[start]

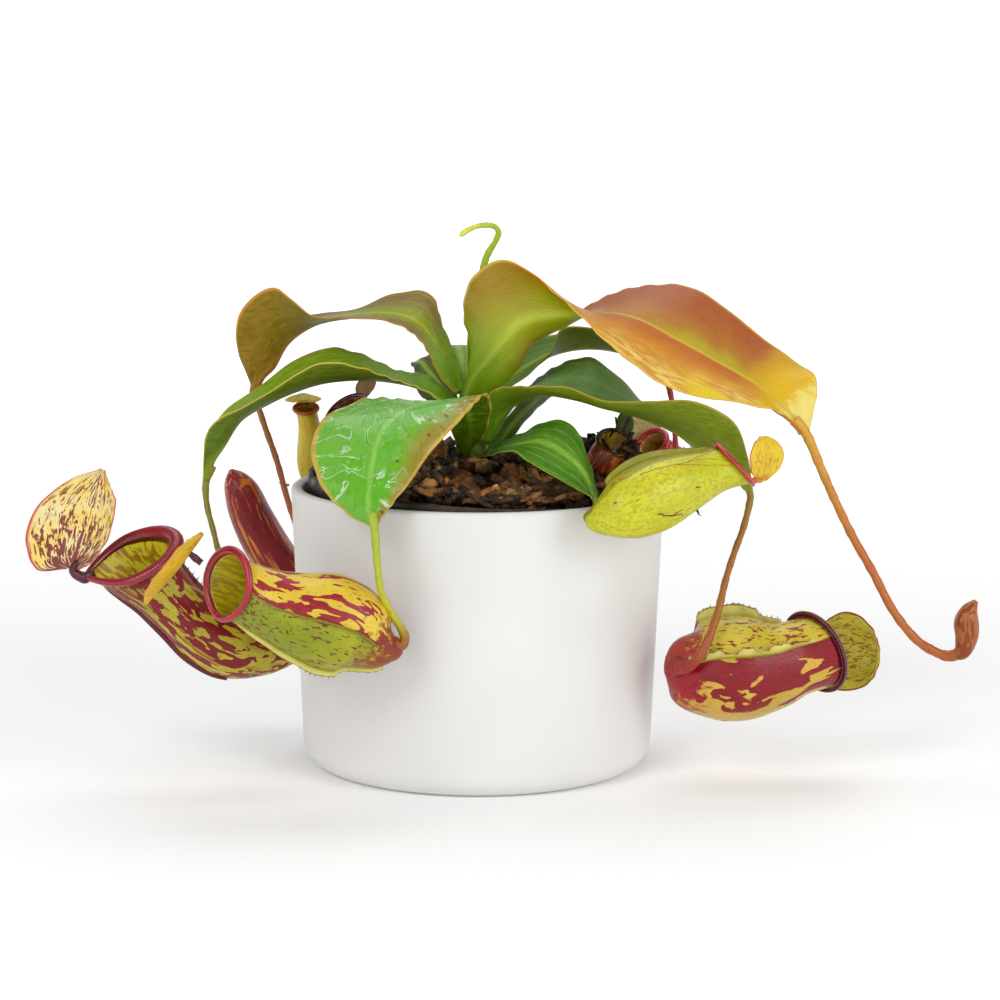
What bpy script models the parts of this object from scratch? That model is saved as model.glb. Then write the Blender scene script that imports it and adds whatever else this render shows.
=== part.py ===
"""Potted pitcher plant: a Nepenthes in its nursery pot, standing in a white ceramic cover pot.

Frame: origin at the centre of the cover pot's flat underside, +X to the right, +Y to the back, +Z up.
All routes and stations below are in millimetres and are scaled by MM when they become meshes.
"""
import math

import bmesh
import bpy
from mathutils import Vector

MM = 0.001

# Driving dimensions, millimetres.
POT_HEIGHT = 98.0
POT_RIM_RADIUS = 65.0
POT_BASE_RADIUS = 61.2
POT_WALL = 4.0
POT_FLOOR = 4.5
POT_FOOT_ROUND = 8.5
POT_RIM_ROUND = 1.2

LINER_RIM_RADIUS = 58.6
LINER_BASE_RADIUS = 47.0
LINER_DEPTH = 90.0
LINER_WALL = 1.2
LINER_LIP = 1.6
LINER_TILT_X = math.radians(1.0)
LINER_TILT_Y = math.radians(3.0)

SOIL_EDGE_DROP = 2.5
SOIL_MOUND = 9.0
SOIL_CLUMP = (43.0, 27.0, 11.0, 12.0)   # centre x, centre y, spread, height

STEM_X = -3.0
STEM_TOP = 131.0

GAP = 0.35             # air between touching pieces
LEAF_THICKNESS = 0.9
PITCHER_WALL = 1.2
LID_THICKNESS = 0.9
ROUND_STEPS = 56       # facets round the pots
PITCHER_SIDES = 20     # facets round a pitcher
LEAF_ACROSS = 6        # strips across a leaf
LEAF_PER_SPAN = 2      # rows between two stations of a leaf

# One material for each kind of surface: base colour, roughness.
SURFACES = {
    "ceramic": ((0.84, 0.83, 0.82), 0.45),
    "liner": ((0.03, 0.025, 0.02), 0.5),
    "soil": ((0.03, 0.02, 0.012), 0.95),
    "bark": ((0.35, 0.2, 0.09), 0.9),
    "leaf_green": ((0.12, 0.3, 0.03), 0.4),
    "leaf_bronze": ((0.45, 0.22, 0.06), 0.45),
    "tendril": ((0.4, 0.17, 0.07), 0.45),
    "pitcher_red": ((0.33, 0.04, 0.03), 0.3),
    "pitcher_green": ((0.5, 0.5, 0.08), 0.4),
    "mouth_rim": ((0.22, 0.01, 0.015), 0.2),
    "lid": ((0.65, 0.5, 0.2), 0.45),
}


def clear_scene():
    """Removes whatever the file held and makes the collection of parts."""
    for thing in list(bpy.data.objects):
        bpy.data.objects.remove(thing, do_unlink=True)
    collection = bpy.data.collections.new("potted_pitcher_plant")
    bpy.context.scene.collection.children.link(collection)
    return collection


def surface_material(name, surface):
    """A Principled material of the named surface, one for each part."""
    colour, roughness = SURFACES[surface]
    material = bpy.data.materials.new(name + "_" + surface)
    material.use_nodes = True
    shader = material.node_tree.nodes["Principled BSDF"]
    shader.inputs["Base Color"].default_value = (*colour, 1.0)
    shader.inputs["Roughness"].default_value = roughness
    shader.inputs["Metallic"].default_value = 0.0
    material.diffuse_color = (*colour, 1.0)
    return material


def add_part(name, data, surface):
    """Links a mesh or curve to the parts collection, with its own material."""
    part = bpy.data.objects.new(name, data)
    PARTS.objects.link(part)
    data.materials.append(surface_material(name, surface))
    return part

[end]

# Directive
Without changing a word, restate the whole listing.

# Result of the exercise
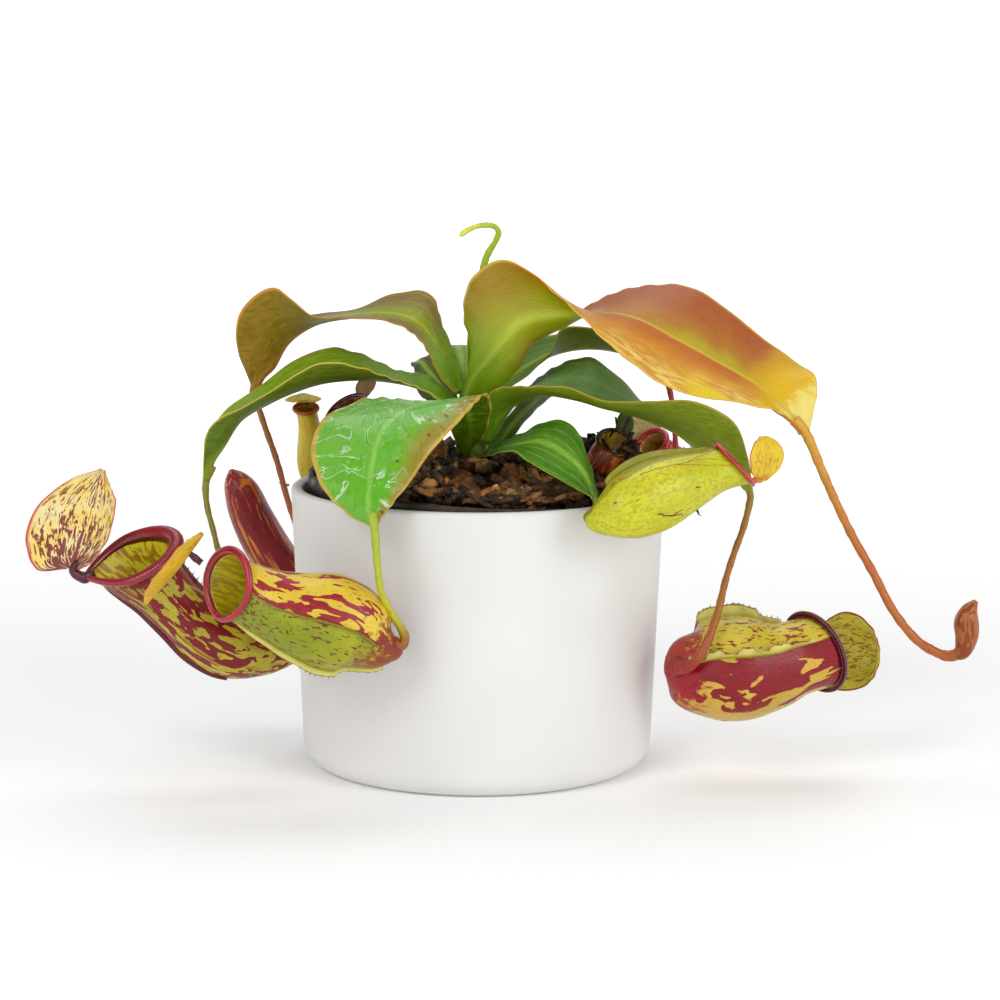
What bpy script models the parts of this object from scratch? That model is saved as model.glb. Then write the Blender scene script that imports it and adds whatever else this render shows.
=== part.py ===
"""Potted pitcher plant: a Nepenthes in its nursery pot, standing in a white ceramic cover pot.

Frame: origin at the centre of the cover pot's flat underside, +X to the right, +Y to the back, +Z up.
All routes and stations below are in millimetres and are scaled by MM when they become meshes.
"""
import math

import bmesh
import bpy
from mathutils import Vector

MM = 0.001

# Driving dimensions, millimetres.
POT_HEIGHT = 98.0
POT_RIM_RADIUS = 65.0
POT_BASE_RADIUS = 61.2
POT_WALL = 4.0
POT_FLOOR = 4.5
POT_FOOT_ROUND = 8.5
POT_RIM_ROUND = 1.2

LINER_RIM_RADIUS = 58.6
LINER_BASE_RADIUS = 47.0
LINER_DEPTH = 90.0
LINER_WALL = 1.2
LINER_LIP = 1.6
LINER_TILT_X = math.radians(1.0)
LINER_TILT_Y = math.radians(3.0)

SOIL_EDGE_DROP = 2.5
SOIL_MOUND = 9.0
SOIL_CLUMP = (43.0, 27.0, 11.0, 12.0)   # centre x, centre y, spread, height

STEM_X = -3.0
STEM_TOP = 131.0

GAP = 0.35             # air between touching pieces
LEAF_THICKNESS = 0.9
PITCHER_WALL = 1.2
LID_THICKNESS = 0.9
ROUND_STEPS = 56       # facets round the pots
PITCHER_SIDES = 20     # facets round a pitcher
LEAF_ACROSS = 6        # strips across a leaf
LEAF_PER_SPAN = 2      # rows between two stations of a leaf

# One material for each kind of surface: base colour, roughness.
SURFACES = {
    "ceramic": ((0.84, 0.83, 0.82), 0.45),
    "liner": ((0.03, 0.025, 0.02), 0.5),
    "soil": ((0.03, 0.02, 0.012), 0.95),
    "bark": ((0.35, 0.2, 0.09), 0.9),
    "leaf_green": ((0.12, 0.3, 0.03), 0.4),
    "leaf_bronze": ((0.45, 0.22, 0.06), 0.45),
    "tendril": ((0.4, 0.17, 0.07), 0.45),
    "pitcher_red": ((0.33, 0.04, 0.03), 0.3),
    "pitcher_green": ((0.5, 0.5, 0.08), 0.4),
    "mouth_rim": ((0.22, 0.01, 0.015), 0.2),
    "lid": ((0.65, 0.5, 0.2), 0.45),
}


def clear_scene():
    """Removes whatever the file held and makes the collection of parts."""
    for thing in list(bpy.data.objects):
        bpy.data.objects.remove(thing, do_unlink=True)
    collection = bpy.data.collections.new("potted_pitcher_plant")
    bpy.context.scene.collection.children.link(collection)
    return collection


def surface_material(name, surface):
    """A Principled material of the named surface, one for each part."""
    colour, roughness = SURFACES[surface]
    material = bpy.data.materials.new(name + "_" + surface)
    material.use_nodes = True
    shader = material.node_tree.nodes["Principled BSDF"]
    shader.inputs["Base Color"].default_value = (*colour, 1.0)
    shader.inputs["Roughness"].default_value = roughness
    shader.inputs["Metallic"].default_value = 0.0
    material.diffuse_color = (*colour, 1.0)
    return material


def add_part(name, data, surface):
    """Links a mesh or curve to the parts collection, with its own material."""
    part = bpy.data.objects.new(name, data)
    PARTS.objects.link(part)
    data.materials.append(surface_material(name, surface))
    return part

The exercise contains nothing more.